Deliveroo workers strike in pay and conditions dispute as company shares start to rise
Deliveroo shares have climbed higher on their first day of full trading - despite coinciding with the start of a rider strike over workers' rights.
The takeaway delivery operator saw shares increase by more than 3% to 290p in early trading on Wednesday, before edging back slightly.
Last Wednesday, shares in Deliveroo plunged by around 30% as large fund managers raised concerns over working conditions for riders and its shareholder structure.
But the company is maintaining that most of its drivers are satisfied working for the company, despite "hundreds" taking action on Wednesday.
The start of retail trading came as socially distanced protests were held by riders in cities including London, York, Sheffield, Reading and Wolverhampton.
Wednesday is the first day retail investors have been able to trade shares in the business - institutional investors have been able to trade in the stock since conditional trading started a week ago.
The Independent Workers’ Union of Great Britain (IWGB) said hundreds of its members went on strike as part of a campaign for more pay and improved employment rights and safety protections.
The company disputed the union’s claims, saying only a “tiny minority” of workers took action, adding it was launching a consultation with riders about how to invest a new £50 million community fund.
What are Deliveroo riders striking about?
The industrial action follows recent campaigns by those in the gig economy to be classed as workers and so receive better pay and conditions.
Unions won legal action recently against ride hailing firm Uber.
Scores of riders joined a protest in London, including Jake Thomas, 21, who has worked for Deliveroo for three years.
He said: “It’s got to the point where it’s not financially viable, we can’t make minimum wage, we can’t make ends meet.
“We’re not getting the support we need, we’re not getting the pay we need so we’re coming out to show investors and the public what is actually going on under the surface.”
Another driver, Ian, 29, said: “I’m just protesting for basic rights, better working conditions, safer working conditions.
“The over-hiring of staff has affected things drastically – there’s less jobs for us full-time employees.
“The pay has dropped, we don’t get paid for waiting, and we also have to pay expenses, so it all adds up.”
Deliveroo said it surveyed 8,500 riders on Tuesday and 89% said they were satisfied working for the company.

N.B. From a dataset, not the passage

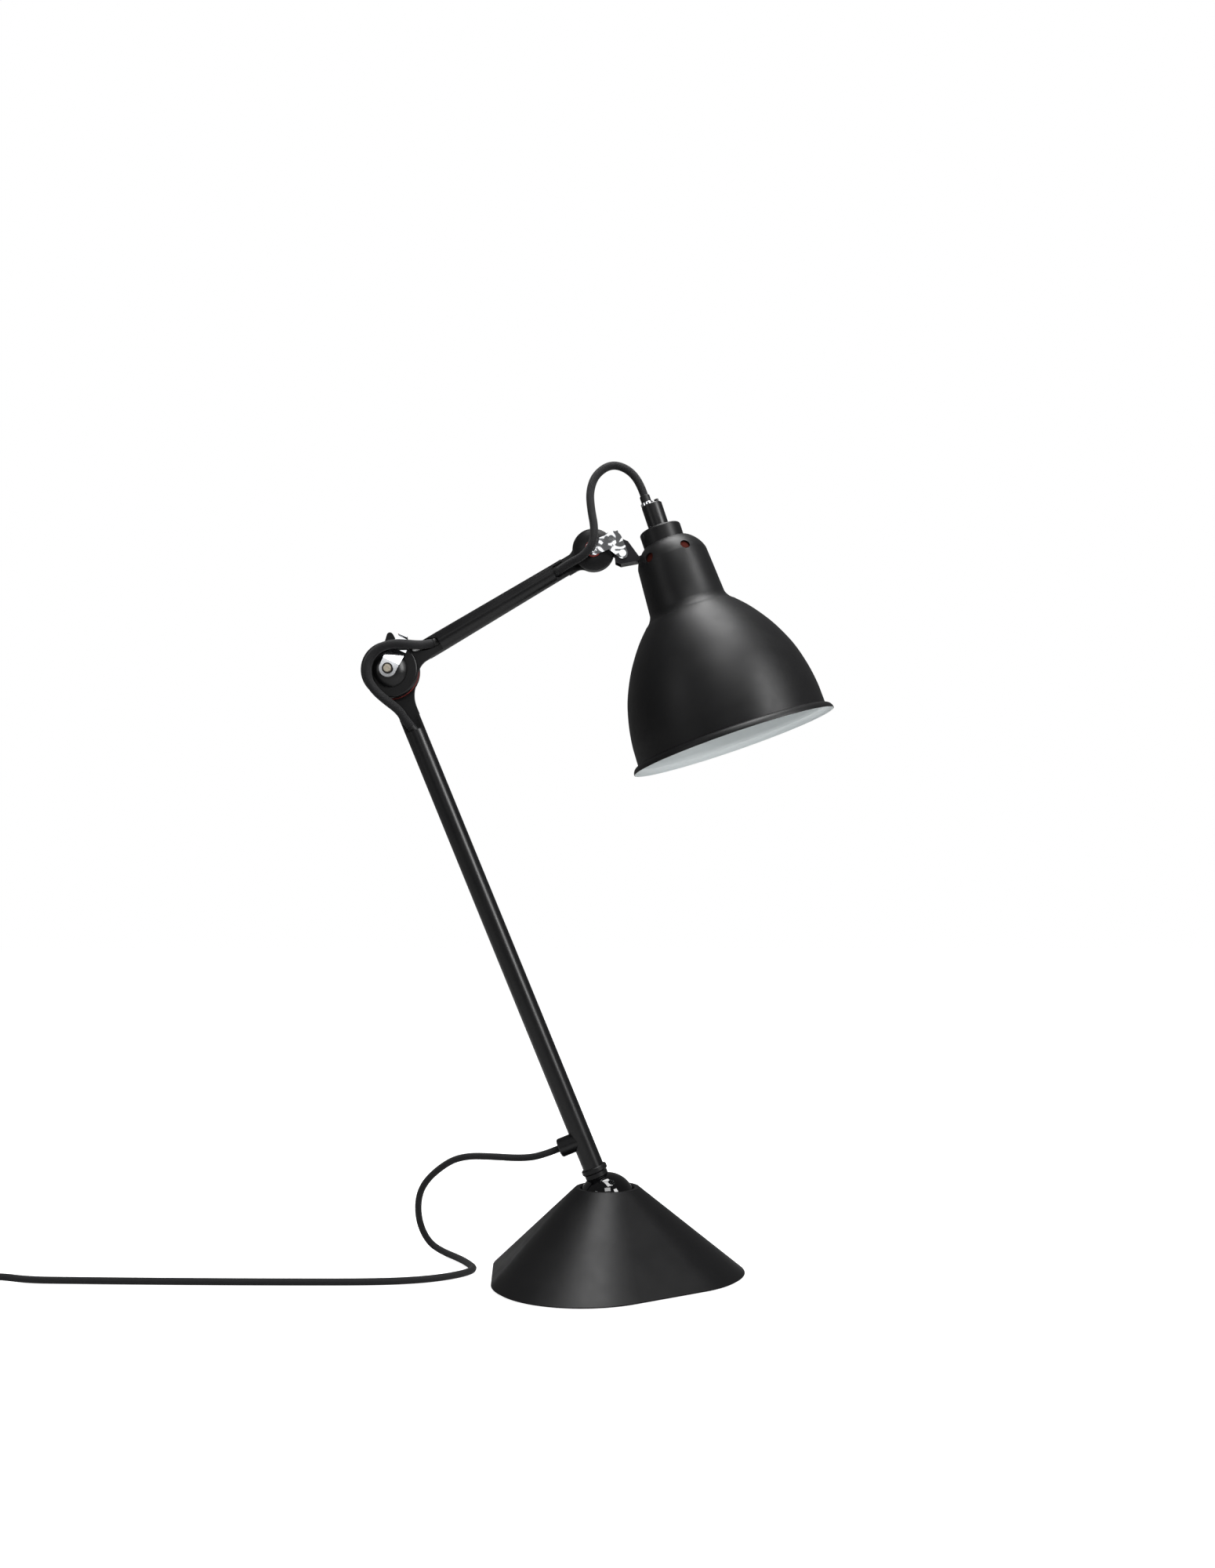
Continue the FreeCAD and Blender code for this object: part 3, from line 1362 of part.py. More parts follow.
def make_switch_case():
    hollow = rounded_block(switch_length - 2 * switch_wall, switch_width - 2 * switch_wall,
                           switch_corner - switch_wall, switch_wall, switch_height - switch_wall, switch_centre)
    base = rounded_block(switch_length, switch_width, switch_corner, 0, switch_entry, switch_centre)
    cover = rounded_block(switch_length, switch_width, switch_corner, switch_entry, switch_height, switch_centre)
    rim_edges = [e for e in cover.Edges if abs(e.BoundBox.ZMin - switch_height) < 0.01
                 and abs(e.BoundBox.ZMax - switch_height) < 0.01]
    cover = cover.makeFillet(2.2, rim_edges)
    half_x = rocker_length / 2 + rocker_play
    half_y = rocker_width / 2 + seat_gap
    window = block(-half_x, half_x, -half_y, half_y, switch_height - switch_wall - 8, switch_height + 1)
    window.translate(switch_centre)
    walls = block(-half_x - 1.5, half_x + 1.5, -half_y - 3, half_y + 3, rocker_axis.z - 3, switch_height - 1)
    walls.translate(switch_centre)
    cover = cover.cut(hollow).fuse(walls).removeSplitter().cut(window)
    pin_reach = rocker_width / 2 + 2.2
    bore = Part.makeCylinder(rocker_pin_radius + running_gap, 2 * pin_reach, rocker_axis - vec(0, pin_reach),
                             vec(0, 1))
    return base.cut(hollow), cover.cut(bore)


def make_rocker():
    """Rocker with two raised ends, its pins in the cover's inner walls."""
    half = rocker_length / 2
    top = switch_height + rocker_rise - rocker_axis.z
    dip = switch_height + 0.4 - rocker_axis.z
    edges = edges_of(
        vec(-half + 0.8, 0, -rocker_depth), vec(half - 0.8, 0, -rocker_depth), vec(half, 0, top),
        (vec(0, 0, dip), vec(-half, 0, top)), vec(-half + 0.8, 0, -rocker_depth),
    )
    body = Part.Face(Part.Wire(edges)).extrude(vec(0, rocker_width))
    body.translate(vec(0, -rocker_width / 2))
    reach = rocker_width / 2 + 2.0
    pins = Part.makeCylinder(rocker_pin_radius, 2 * reach, vec(0, -reach), vec(0, 1))
    rocker = body.fuse(pins).removeSplitter()
    rocker.translate(rocker_axis)
    return rocker


def make_terminals():
    """Two brass screw blocks on the floor of the case."""
    blocks = []
    for way in (-1, 1):
        terminal = block(-4, 4, -3, 3, switch_wall, switch_wall + 5)
        terminal = terminal.cut(Part.makeCylinder(1.2, 8, vec(0, 0, switch_wall + 2)))
        terminal.translate(switch_centre + vec(16 * way, 4.5 * way))
        blocks.append(terminal)
    return blocks


switch_base, switch_cover = make_switch_case()
save("switch_base", switch_base)
save("switch_cover", switch_cover)
save("switch_rocker", make_rocker())
save("switch_terminals", *make_terminals())


# Plug.
plug_thickness = 2 * upper_level
body_start = boot_start + out * plug_boot_length
plug_middle = vec(body_start.x - plug_length / 2, body_start.y)


def pin_spots():
    face = body_start + out * plug_length
    return [face + vec(0, way * pin_spacing / 2) for way in (-1, 1)]


def make_plug_body():
    body = rounded_block(plug_length, plug_width, plug_corner, 0, plug_thickness, plug_middle)
    rims = [e for e in body.Edges if e.BoundBox.ZLength < 0.01]
    body = body.makeFillet(plug_rounding, rims)
    for spot in pin_spots():
        body = body.cut(Part.makeCylinder(pin_root_radius, pin_root, spot - out * pin_root, out))
    return body


def make_pins():
    pins = []
    for spot in pin_spots():
        pin = Part.makeCylinder(pin_radius, pin_length, spot, out)
        tip = [e for e in pin.Edges if e.BoundBox.XMax < spot.x - pin_length + 0.1]
        root = Part.makeCylinder(pin_root_radius, pin_root, spot - out * pin_root, out)
        pins.append(pin.makeFillet(pin_rounding, tip).fuse(root))
    return pins


save("plug_body", make_plug_body())
save("plug_pins", *make_pins())
save("plug_boot", Part.makeCone(mains_diameter / 2 + 0.9, plug_boot_radius, plug_boot_length, boot_start, out))
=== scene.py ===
import math

import bmesh
import bpy
from mathutils import Matrix, Vector


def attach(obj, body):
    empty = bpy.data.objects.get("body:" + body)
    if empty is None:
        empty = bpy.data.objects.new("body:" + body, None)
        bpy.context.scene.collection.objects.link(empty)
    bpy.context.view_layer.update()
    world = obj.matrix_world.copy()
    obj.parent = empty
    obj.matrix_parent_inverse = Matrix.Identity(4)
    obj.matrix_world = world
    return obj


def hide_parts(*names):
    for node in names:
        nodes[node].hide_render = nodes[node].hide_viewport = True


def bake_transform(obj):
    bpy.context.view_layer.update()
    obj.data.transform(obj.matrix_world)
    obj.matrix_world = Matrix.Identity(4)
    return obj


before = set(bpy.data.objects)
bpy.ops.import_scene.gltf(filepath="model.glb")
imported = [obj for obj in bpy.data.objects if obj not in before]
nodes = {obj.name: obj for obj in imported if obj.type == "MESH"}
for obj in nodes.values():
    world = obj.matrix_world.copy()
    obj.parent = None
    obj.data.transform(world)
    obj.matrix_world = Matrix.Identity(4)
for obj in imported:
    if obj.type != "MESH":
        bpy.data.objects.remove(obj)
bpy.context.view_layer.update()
mm = 0.001  # sizes here are in millimetres, the frame is in metres


def linear(hexColour):
    channels = [int(hexColour[i:i + 2], 16) / 255 for i in (1, 3, 5)]
    return [c / 12.92 if c <= 0.04045 else ((c + 0.055) / 1.055) ** 2.4 for c in channels] + [1.0]


def addNode(tree, kind, inputs=None, **settings):
    node = tree.nodes.new(kind)
    for name, value in settings.items():
        setattr(node, name, value)
    for key, value in (inputs or {}).items():
        if isinstance(value, bpy.types.NodeSocket):
            tree.links.new(value, node.inputs[key])
        else:
            node.inputs[key].default_value = value
    return node


def makeMaterial(name, colour, roughness, metallic=0.0, detail=None, **sockets):
    material = bpy.data.materials.new(name)
    material.use_nodes = True
    tree = material.node_tree
    shader = tree.nodes["Principled BSDF"]
    shader.inputs["Base Color"].default_value = linear(colour)
    shader.inputs["Roughness"].default_value = roughness
    shader.inputs["Metallic"].default_value = metallic
    for key, value in sockets.items():
        shader.inputs[key.replace("_", " ")].default_value = value
    if detail:
        detail(tree, shader)
    return material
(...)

When asked what are the most important factors when working with Deliveroo, the top answer was ‘Working when I like’, followed by ‘Working where I like’ and ‘The ability to choose which orders I accept’, said Deliveroo.
‘How much money I make’ was number five, said a spokeswoman.
She added: “This small self-appointed union does not represent the vast majority of riders who tell us they value the total flexibility they enjoy while working with Deliveroo alongside the ability to earn over £13 an hour.
“Only yesterday we ran a survey and 89% of riders said that they were happy with the company and flexibility was their priority.
“We are proud that rider satisfaction is at an all-time high and that thousands of people are applying to be Deliveroo riders each and every week.
“Riders are at the heart of our business and today we are beginning a new consultation with riders about how we should invest our new £50 million community fund.”
Shares moved higher despite the strike, as the 70,000 retail investors who took part in its London float decided to hold on to their stock.
But shares are still around 28% below their launch price of 390p per share, which would have valued the business at £7.6 billion.
As of midday on Wednesday, the company had a market value of around £5.3 billion.
Despite concerns over rider conditions, leading fund managers largely said that the primary cause of their caution over the stock market float was its shareholder structure, which will give significant power to its founder Will Shu in shareholder votes.